Magneto - brilhantemente interpretado por Michael Fassbender -, por exemplo, tem suas origens durante o holocausto exploradas de forma dolorida e verossímil, assim como sua ligação histórica e ideológica com Sebastian Shaw - um dos mais ameaçadores e intrigantes vilões do gênero nas mãos de um Kevin Beacon que mais do que se divertiu com o papel. Já Xavier - James McAvoy acerta em dar uma outra face ao personagem, galanteador e cheio de vida, sem o ar de sabedoria presente em Patrick Stewart que só viria com os anos - e Moira - vivida por Rose Byrne com confiança e dedicação de alguém que precisa se mostrar valiosa em um mundo tão machista - representam não apenas o lado mediador entre mutantes e humanos, mas entre estes últimos e eles próprios.

Inteligentemente, Vaughn utiliza o núcleo dos mutantes mais jovens para quebrar o peso narrativo de ambas as tramas citadas acima, e o faz com um olhar natural, sensível e divertido à clara relação de seus poderes e da puberdade. A Mística de Jennifer Lawrence tem problemas com a aceitação de sua aparência; a inteligência do Fera de Nicholas Hoult é, ainda assim, menor que sua timidez e insegurança; Zoe Kravitz dá vida a uma jovem que vende seu fantástico (no sentido sobrenatural da palavra) corpo para poder sobreviver; o Havok de Lucas Till prefere a solitária por não saber conter suas rajadas de energia; Caleb Jones consegue gritar alto, mas suas habilidades funcionam melhor com peixes do que com garotas. Além disso, todos tem habilidades e personalidades diretamente ligadas à descoberta da própria sexualidade, algo que Vaughn também consegue explorar com eficiência ao nos mostrar a natureza de Mística. Porém, fica minha crítica ao destino de Darwin, um cliché hollywoodiano interminável e de péssimo gosto.

E é claro que Xavier daria um sermão em todos quando visse os mesmos fazendo uma festa com suas habilidades enquanto Magneto responderia com um simples “esplêndido”, pois se o primeiro espera responsabilidade de seu grupo, o segundo sabe que a rebeldia foi o que o manteve vivo até então.
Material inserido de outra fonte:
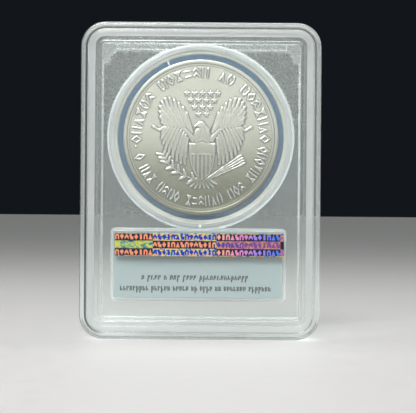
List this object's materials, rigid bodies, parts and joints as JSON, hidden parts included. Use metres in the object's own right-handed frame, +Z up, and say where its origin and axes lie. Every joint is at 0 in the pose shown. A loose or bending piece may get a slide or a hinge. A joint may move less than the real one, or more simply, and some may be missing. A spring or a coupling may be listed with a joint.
{
  "type": "graded coin slab",
  "caption": "Sealed clear plastic coin holder: two stepped shells around a silver coin in a ring gasket, with a paper label card and a holographic strip.",
  "frame": {"origin": "middle of the slab's bottom edge, the label end it stands on, centred in width and thickness", "axes": "+Z up along the slab's length from the label end to the coin end, +Y from the back with the holographic strip to the front, +X to the right seen from the back"},
  "size_m": [0.0624, 0.008, 0.0825],
  "materials": {
    "clear_plastic": "clear polished polystyrene, moulded",
    "gasket": "clear soft elastomer",
    "coin_silver": "satin struck silver",
    "label_paper": "matt printed card, grey-blue",
    "hologram_foil": "iridescent embossed foil sticker"
  },
  "bodies": {
    "root": {"rear_shell": "clear_plastic", "front_shell": "clear_plastic", "coin_gasket": "gasket", "coin": "coin_silver", "label_card": "label_paper", "hologram_strip": "hologram_foil"}
  },
  "joints": []
}
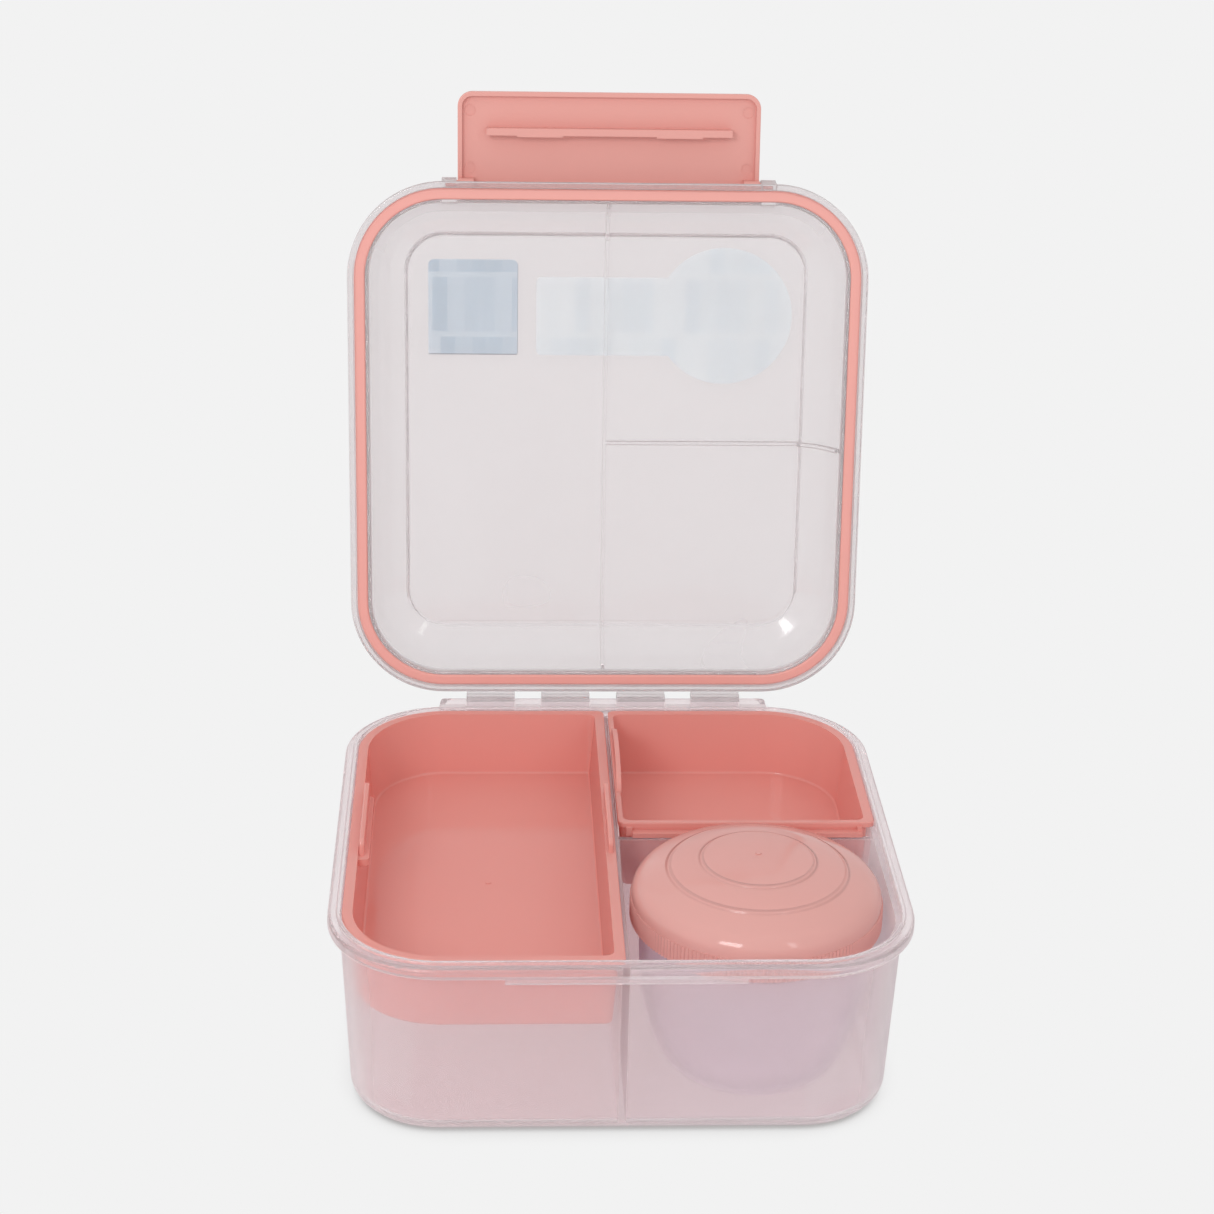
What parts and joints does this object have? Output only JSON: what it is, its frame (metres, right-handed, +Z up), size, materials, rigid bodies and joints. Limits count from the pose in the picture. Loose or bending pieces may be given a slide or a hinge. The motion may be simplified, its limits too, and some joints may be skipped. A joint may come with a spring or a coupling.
{
  "type": "lunch box",
  "caption": "Square bento lunch box with a hinged sealed lid, front clip, two lift-out trays and a screw-top pot.",
  "frame": {"origin": "centre of the tub's underside", "axes": "+Z up, -Y towards the clip at the front, +Y towards the hinge, +X to the right as seen from the front"},
  "size_m": [0.18, 0.2287, 0.272],
  "materials": {
    "frosted_pp": "frosted translucent polypropylene",
    "pink_pp": "semi-gloss moulded pink polypropylene",
    "pot_lid_pp": "paler semi-gloss pink polypropylene",
    "silicone": "matt pink silicone",
    "label_film": "blank pale blue label film"
  },
  "bodies": {
    "base": {"tub": "frosted_pp"},
    "lid": {"lid_shell": "frosted_pp", "lid_seal": "silicone", "label_square": "label_film", "label_keyhole": "label_film"},
    "clip": {"front_clip": "pink_pp"},
    "large_tray_body": {"large_tray": "pink_pp"},
    "small_tray_body": {"small_tray": "pink_pp"},
    "pot": {"pot_cup": "frosted_pp"},
    "pot_seal_body": {"pot_seal": "silicone"},
    "pot_lid_body": {"pot_lid": "pot_lid_pp"}
  },
  "joints": [
    {"name": "lid_hinge", "type": "hinge", "parent": "base", "child": "lid", "pos_m": [0, 0.0936, 0.0612], "axis": [-1, 0, 0], "range_deg": [-97.6, 0]},
    {"name": "clip_pivot", "type": "hinge", "parent": "lid", "child": "clip", "pos_m": [0, 0.12898, 0.24171], "axis": [-1, 0, 0], "range_deg": [-90, 0]},
    {"name": "large_tray_lift", "type": "slide", "parent": "base", "child": "large_tray_body", "axis": [0, 0, 1], "range_m": [0, 0.08]},
    {"name": "small_tray_lift", "type": "slide", "parent": "base", "child": "small_tray_body", "axis": [0, 0, 1], "range_m": [0, 0.08]},
    {"name": "pot_lift", "type": "slide", "parent": "base", "child": "pot", "axis": [0, 0, 1], "range_m": [0, 0.09]},
    {"name": "pot_lid_lift", "type": "slide", "parent": "pot", "child": "pot_seal_body", "axis": [0, 0, 1], "range_m": [0, 0.022]},
    {"name": "pot_lid_turn", "type": "hinge", "parent": "pot_seal_body", "child": "pot_lid_body", "pos_m": [0.0426, -0.0426, 0.06], "axis": [0, 0, 1], "range_deg": [0, 331]}
  ],
  "couplings": [
    {"joint": "pot_lid_turn", "follows": "pot_lid_lift", "rad_per_m": 261.8}
  ]
}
As interações entre os dois amigos/rivais são, inclusive, os melhores momentos do longa, justamente por colocar duas personalidades tão inteligentes frente a frente ressaltando tanto sua afinidade um pelo outro como a diferença entre suas abordagens. Em minha cena favorita, Xavier (com um engraçado e sutil movimento com a mão) sugere à Erik que permita que suas memórias sejam revisitadas, e quando este derrama uma lágrima apenas para, segundos depois, realizar um feito antes impossível, o roteiro pisca para todos nós mostrando que grandes conquistas tem de começar pelo menor dos gestos.

E se a narrativa e as nuances tornam este, de longe, o filme mais relacionável da saga, o excelente senso de ritmo de Vaughn, em parceria com a edição de Lee Smith, faz com que os núcleos da história se movam com dinamismo, sem nunca soarem desconexos. O design de produção é essencial na reconstrução de época tanto em larga como pequena escala, desde os cenários à dança realizada por Mística, à música que toca na evocativa montagem onde Xavier e Erik recrutam os mutantes. Já as cenas de ação são menos impactantes e inventivas que outros filmes do gênero, justamente por estarem mais baseadas em peso narrativo do que impacto visual, com o único grande destaque sendo o combate de Havok e Besta com Azazel, visto que Vaughn é mais eficaz em mostrar a relação de seus personagens com os poderes durante os treinos - que poderiam até trazer o tema de Rocky, caso fossem situados alguns anos a frente, sem parecer forçado.

Há, também, uma certa dissonância nas habilidades de Xavier, pois há momentos onde o mutante é capaz de feitos que impediriam o ataque de mísseis no final, por exemplo, caso ele simplesmente decidisse congelar os soldados. Os capangas de Shaw, inclusive, não teriam chance contra ele após a bela Emma Frost sair de cena. E se o beijo entre ele e Moira pareceu um tanto deslocado, a cena envolvendo o acidente que o deixou paraplégico não é apenas um magistral uso de câmera lenta e silêncio, mas um exemplo da qualidade monstruosa da dupla composta por McAvoy e Fassbender. Esta cena que, nas memórias distorcidas da agente, se torna quase hilária, não apenas funciona narrativamente, mas representa o intelecto superior de Xavier de transformar o momento mais trágico de sua vida em uma lembrança doce na cabeça da jovem por quem se apaixonara.

Divertido, relevante e capaz de provocar discussões sociais e políticas, “Primeira Classe” é um filme que poderia funcionar mesmo sem os fantásticos poderes de seus personagens, algo que os torna ainda mais especiais por parecerem, justamente, uma extensão natural daqueles que os tem.